Sullivan sees more potential in smaller towns with a lot of available land, and perhaps ranchers interested in the water for alfalfa. He also sees the opportunity for streambank restoration.
"I think it'd be great for small communities in rural areas," Sullivan said.
Back on the farm, Carey keeps his eyes on the prize. For him, that's creating a community cognizant of its own waste, and even creating its own energy from the refuse.
"I think that as an American society, we have become so accustomed to throwing things out because they're so easily replaced," Carey said.
In its first year, the Montana Department of Environmental Quality allowed him to use 280,000 gallons of effluent for the poplars. He can use some one million gallons in the second year, and Carey said those are baby steps.
Last year, Carey planted roughly 50 conifers, and more than 300 native and non-native poplars. The land, an old dump site, was in poor shape when he started. Layers of asphalt sat beneath the soil, and the soil was compacted.
"It was a really nasty piece of land," Carey said.
Yet so far, with lots of sweat equity and piles of donated mulch from Able Tree Services, Carey said some 97 percent of the trees have survived. The trees drinking the nitrogen- and phosphorous-rich effluent grew more than the ones on the control plot drinking regular water, too.
The U.S. Environmental Protection Agency will continue raise standards for the nutrients allowed into the river, Carey said. He said it's only a matter of time - with seasons bringing warmer temperatures and less snowpack - before the wastewater system in place can't meet those limits. And options for future filtering are expensive.

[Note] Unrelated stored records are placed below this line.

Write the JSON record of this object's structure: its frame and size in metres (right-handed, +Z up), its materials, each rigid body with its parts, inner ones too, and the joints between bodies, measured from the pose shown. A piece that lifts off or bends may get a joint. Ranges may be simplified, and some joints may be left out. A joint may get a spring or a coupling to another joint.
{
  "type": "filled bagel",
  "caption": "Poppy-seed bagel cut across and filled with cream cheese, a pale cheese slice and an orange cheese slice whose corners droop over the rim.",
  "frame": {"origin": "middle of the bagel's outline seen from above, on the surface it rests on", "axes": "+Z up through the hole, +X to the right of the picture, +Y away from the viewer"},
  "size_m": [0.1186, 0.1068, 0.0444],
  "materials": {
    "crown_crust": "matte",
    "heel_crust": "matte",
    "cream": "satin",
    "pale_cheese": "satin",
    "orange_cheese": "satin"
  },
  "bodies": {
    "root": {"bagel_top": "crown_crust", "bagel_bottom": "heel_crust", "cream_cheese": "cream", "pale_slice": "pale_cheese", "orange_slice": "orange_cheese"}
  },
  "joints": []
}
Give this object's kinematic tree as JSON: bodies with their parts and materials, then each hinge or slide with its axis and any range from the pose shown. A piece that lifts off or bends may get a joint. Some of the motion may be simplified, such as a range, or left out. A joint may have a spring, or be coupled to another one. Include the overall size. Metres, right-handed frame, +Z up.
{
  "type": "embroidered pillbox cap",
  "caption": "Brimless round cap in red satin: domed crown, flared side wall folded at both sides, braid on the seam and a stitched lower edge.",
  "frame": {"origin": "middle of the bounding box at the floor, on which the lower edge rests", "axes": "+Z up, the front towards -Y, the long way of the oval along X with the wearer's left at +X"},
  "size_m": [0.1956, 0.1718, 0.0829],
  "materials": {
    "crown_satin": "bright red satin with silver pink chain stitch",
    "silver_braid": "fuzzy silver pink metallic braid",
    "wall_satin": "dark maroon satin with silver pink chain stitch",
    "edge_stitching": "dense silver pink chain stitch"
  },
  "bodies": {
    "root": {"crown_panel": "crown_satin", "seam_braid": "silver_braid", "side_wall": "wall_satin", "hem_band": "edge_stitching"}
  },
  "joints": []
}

In his ideal world looking 10 years down the road, Bioroot Energy's initial biomass plant would be successful and another similar project would land on the Smurfit-Stone Container property. Poplars would grow in the flood zones along the riverside between the sewer plant and Smurfit land, with pumps bringing effluent to the trees.
"There's a lot of synergy there," Carey said. "If he (Bioroot's Jay Toups) is successful, suddenly, that puts biomass in the form of poplar trees a little more in the spotlight."